Je ne suis pas révisionniste. Je ne suis pas en train de dire qu’il faut gommer la fantasy, la science-fiction, des ouvrages que nous défendons. Mais fondamentalement, je crois que ce combat, parfois, joue contre nous et que l’on passe plus de temps et que l’on dépense plus d’énergie à défendre, pour le dire vite, la fantasy et la science-fiction qu’à faire partager cette œuvre, ce livre, ce film, cette bande dessinée. Pourquoi ? Parce qu’en fait un public, un lecteur, quelqu’un qui n’est pas familier de ces genres va plus difficilement s’approprier le genre qu’il ne va en fait accepter la simple proposition de dire : j’ai lu ce bouquin formidable ou tu ne connais pas ce livre, franchement tu devrais jeter un œil pour telle et telle raison. Je te donne un exemple très précis. Je pense que j’ai souvent positionné, décrit, défendu des ouvrages auprès de l’équipe commerciale, des représentants, des libraires, des bibliothécaires auprès des journalistes, en disant voilà comment se situe ce bouquin ou cet auteur par rapport à l’histoire du genre. Je l’ai fait sur scène au Salon du livre, etc. Ça n’a rien de honteux. Ce n’est pas inutile de dire que la fantasy, comme la science-fiction, le polar, etc. a une histoire. Qu’entre Lord Dunsany, Conan, Tolkien, Eddings, Gemmel, Martin, il y a de grandes différences et une évolution. Mais en fait, je pense que dans des circonstances où l’on s’adresse à des néophytes, même à des gens qui s’y intéressent un peu, sans être des spécialistes, en fait c’est une connerie.
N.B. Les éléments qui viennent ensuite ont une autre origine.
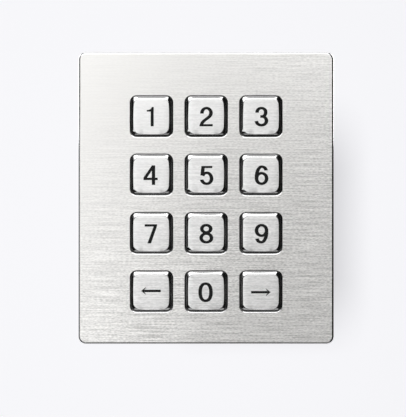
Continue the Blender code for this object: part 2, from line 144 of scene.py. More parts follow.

Ce qu’il faut dire, c’est : voilà de quoi ça parle, voilà pourquoi c’est fort, voilà pourquoi c’est passionnant, voilà ce que vous allez y trouver, voilà ce que vous allez aimer. Et que les gens disent : « Ah ouais, ça me fait envie ! » Si on leur dit, vous voyez Gemmel, vous voyez Robin Hobb, alors c’est quelque chose qui se trouve entre ça et ça. On est dans un discours de spécialistes. On est dans un discours de techniciens.
Ce grand laïus, cette grande boucle, c’est pour dire : on peut se passionner pour la fantasy, comme on peut se passionner pour le jazz ou la psychanalyse ou la mécanique automobile, mais je crois qu’il arrive un moment particulièrement quand on est dans une position que l’on se donne, que l’on s’est vu attribuer par les circonstances, une sorte de mission, de rôle, de partage. Il faut retrouver quelque chose qui est pour moi essentiel à la fantasy, c’est une certaine forme d’innocence et retourner à l’essentiel.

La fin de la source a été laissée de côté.